About MUUFL dataset extraction

[4fee8fea]

Hi, @yyyyangyi

Thanks for your detailed reply a month ago in #1 , which encouraged me a lot!

I have tried to extract information from the MUUFL dataset directly, and compare the resulting files with yours. The codes are as follows:

from scipy import io muufl = io.loadmat('muufl_gulfport_campus_1_hsi_220_label.mat')['hsi'] HSI = muufl[0][0]['Data'] # (325, 220, 64) LiDAR = muufl[0][0]['Lidar'][0][0]['z'][0][0] # (325, 220, 2) labels = muufl[0][0]['sceneLabels'][0][0]['labels'] # (325, 220)

The compare results are as follows: (HSI == io.loadmat('hsi_data.mat')['hsi_data']).all() # True (LiDAR == io.loadmat('lidar_data.mat')['lidar_data']).all() # False (labels == io.loadmat('labels.mat')['labels']).all() # True

Could you please tell me what causes the difference within the LiDAR datasets?

Thanks!

P.S. The muufl_gulfport_campus_1_hsi_220_label.mat data structure is as follows:

muufl_gulfport_campus_1_hsi_220_label.mat

└── hsi
    ├── info  
        ├── description //description of the data collection
        ├── samples // ==220, equals to number of columns in the data
        ├── lines   // ==325, equals to number of rows in the data
        ├── bands   //==64, number of spectral bands in the data
        ├── sensor_type //=='HSI' for hyperspectral imaging
        ├── map_info 
            ├── projection //=='UTM'
            ├── dx  //=='1', 1 meter ground sample distance in x direction
            ├── dy  //=='1', 1 meter ground sample distance in y direction
            ├── zone //==16, UTM zone
            ├── hemi //=='North', north hemisphere
            ├── datum //=='WGS-84'
            ├── units //=='Meters'
        ├── wavelength_units //=='Nanometers'
        ├── wavelength   //wavelength information for each band
        ├── original_file_name   //file name for original data collection
        └──remove_band_index //remove first four and last four bands due to noise
    ├── Data  //HSI data cube: 325x220x64
    ├── Northing
    ├── Easting
    ├── Lat
    ├── Lon
    ├── Lidar // LiDAR from two returns, rasterized
        ├── x
        ├── y
        ├── z 
        └──info
    ├── sceneLabels     //scene annotations
        ├── Materials_Type  //11 materials in the scene 
        ├── Materials_rowIndices   // row indices of each material 
        ├── Materials_colIndices   // column indices of each material 
        ├── Materials_Indices     // RGB image indices of each material 
        ├── subLabels_description   //each cell contains material types of sub-labels for each class
        ├── subLabels_labels    // sub-labels for each class.

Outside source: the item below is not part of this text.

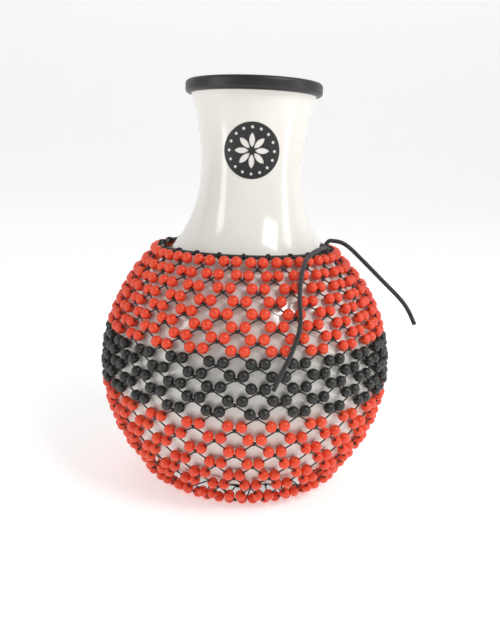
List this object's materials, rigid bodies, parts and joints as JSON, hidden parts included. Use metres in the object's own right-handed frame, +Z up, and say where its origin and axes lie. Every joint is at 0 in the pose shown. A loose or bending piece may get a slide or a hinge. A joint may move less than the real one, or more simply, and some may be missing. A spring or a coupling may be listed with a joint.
{
  "type": "shekere",
  "caption": "Hollow gourd-shaped shaker with an open flared neck and rubber rim, inside a loose net of beads knotted on string.",
  "frame": {"origin": "on the floor, on the gourd's axis", "axes": "+Z up along the gourd's axis towards the mouth, -Y is the front with the emblem"},
  "size_m": [0.2462, 0.2344, 0.3118],
  "materials": {
    "shell_white": "glossy warm white",
    "rim_rubber": "satin",
    "emblem_black": "satin",
    "bead_red": "satin orange-red",
    "bead_black": "satin",
    "string_black": "twisted string",
    "cord_black": "braided cord"
  },
  "bodies": {
    "gourd": {"shell": "shell_white", "rim_trim": "rim_rubber", "emblem": "emblem_black"},
    "net": {"neck_cord": "cord_black", "neck_knot": "cord_black", "front_tail": "cord_black", "side_tail": "cord_black", "base_cord": "cord_black", "neck_hitches": "string_black", "base_hitches": "string_black", "base_knot": "string_black", "string_course_01": "string_black", "string_course_02": "string_black", "string_course_03": "string_black", "string_course_04": "string_black", "string_course_05": "string_black", "string_course_06": "string_black", "string_course_07": "string_black", "string_course_08": "string_black", "string_course_09": "string_black", "string_course_10": "string_black", "string_course_11": "string_black", "string_course_12": "string_black", "string_course_13": "string_black", "string_course_14": "string_black", "string_course_15": "string_black", "string_course_16": "string_black", "string_course_17": "string_black", "string_course_18": "string_black", "string_course_19": "string_black", "string_course_20": "string_black", "string_course_21": "string_black", "bead_row_01": "bead_red", "bead_row_02": "bead_red", "bead_row_03": "bead_red", "bead_row_04": "bead_red", "bead_row_05": "bead_red", "bead_row_06": "bead_red", "bead_row_07": "bead_red", "bead_row_08": "bead_red", "bead_row_09": "bead_black", "bead_row_10": "bead_black", "bead_row_11": "bead_black", "bead_row_12": "bead_black", "bead_row_13": "bead_black", "bead_row_14": "bead_red", "bead_row_15": "bead_red", "bead_row_16": "bead_red", "bead_row_17": "bead_red", "bead_row_18": "bead_red", "bead_row_19": "bead_red", "bead_row_20": "bead_red", "bead_row_21": "bead_red"}
  },
  "joints": [
    {"name": "net_twist", "type": "hinge", "parent": "gourd", "child": "net", "pos_m": [0, 0, 0.095], "axis": [0, 0, 1], "continuous": true}
  ]
}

Note that this label correspond to the ordering in 'subLabels_description'.
        └── labels //overall labels for all 12 classes (labels -1 'un-labeled' plus 11 materials) of materials in the scene
    ├── groundTruth  //ground truth information of targets in the scene
        ├── Targets_UTMx  //UTM Easting for all targets
        ├── Targets_UTMy  //UTM Northing for all targets
        ├── Targets_Lat   //Latitude (Degrees) for all targets
        ├── Targets_Lon   //Longitude (Degrees) for all targets
        ├── Targets_ID    //numerical identifier for the target
        ├── Targets_Size  //size of all targets. one of {0.5, 1, 3, 6} indicating target size. The 0.5, 1, and 3, are square targets of that dimension (ie 3m by 3m), the size 6 are the large 6m by 10m calibration cloths in the center of the campus
        ├── Targets_Type  //cloth color, one of {faux vineyard green, pea green, dark green, brown, vineyard green} for the regular targets, or one of {red,black,blue,green} for the large calibration cloths
        ├── Targets_Elevated  //one of {0,1} indicating if the target was on an elevated platform
        ├── Targets_HumanCat  //one of {0,1,2} indicating occlusion category. 0 unoccluded, 1 part or fully in shadow but no tree occlusion, 2 part or full occlusion by tree
        ├── Targets_HumanConf  //one of {1,2,3,4} indicating target visibility. That is, whether the human truthers felt they could identify the target in the data. Scale of: 1 visible, 2 probably visible, 3 possibly visible, 4 not visible
        ├── Targets_rowIndices  //target row indices (as in the RGB imagery)
        ├── Targets_colIndices  //target column indices (as in the RGB imagery)
        └── id   //version and contact
    └── RGB    //RGB imagery, 325x220x3

[yyyyangyi]

Hi,

As the annotation in the data structure file says, the lidar data contains "LiDAR from two returns". So we averaged the two lidar arrays. The matlab script we used for preprocessing is:

lidar_data = (hsi.Lidar{1,1}.z + hsi.Lidar{1,2}.z) / 2;

Hope this answers your question :)

[4fee8fea]

Thanks a lot !